The Cunninghames, having been alerted to their presence, were lying in wait to ambush them. Though the numbers killed were small, the aftermath was brutal and wide-ranging. As Robertson put it: ‘All the country ran to arms, either on one side or the other, so that for some time there was a scene of bloodshed and of murder in the West that had never been known before.’

Lady Margaret of Langshaw, a Cunninghame by birth but married to a Montgomery, was held responsible for the ambush and forced to remain in hiding for many years – a heavy price to pay for a family name.

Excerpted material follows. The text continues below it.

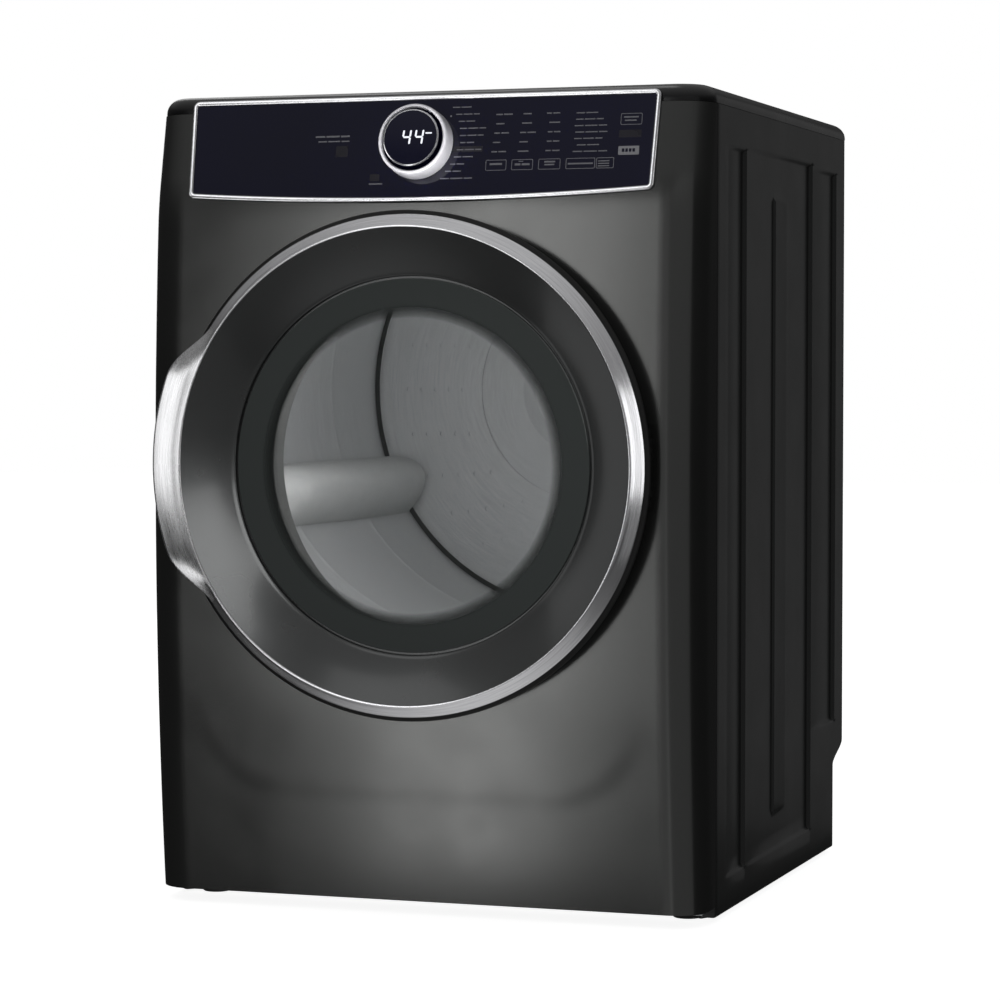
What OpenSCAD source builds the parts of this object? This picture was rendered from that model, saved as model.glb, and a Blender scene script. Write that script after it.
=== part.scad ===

James VI, determined to outlaw blood feud, brought forward laws restricting the carrying of firearms, and commanded opposing lords to parade hand-in-hand up the High Street in Edinburgh as a symbol of the new, peaceful order.

It wasn’t quite the end of the Ayrshire Vendetta, for in 1606, while Parliament was in session, a battle of three hours’ duration was waged on the streets of Perth. But in contrast to Shakespeare’s ‘Montagues’ and ‘Capulets’, the marriage of William, 9th Earl of Glencairn to Margaret Montgomery, daughter of the 6th Earl of Eglinton, did finally seal the peace in 1661.

And in an interesting postscript, the Lord Lyon recognised a new chief for Clan Cunninghame in 2013. His name? Sir John Christopher Foggo Montgomery Cunninghame.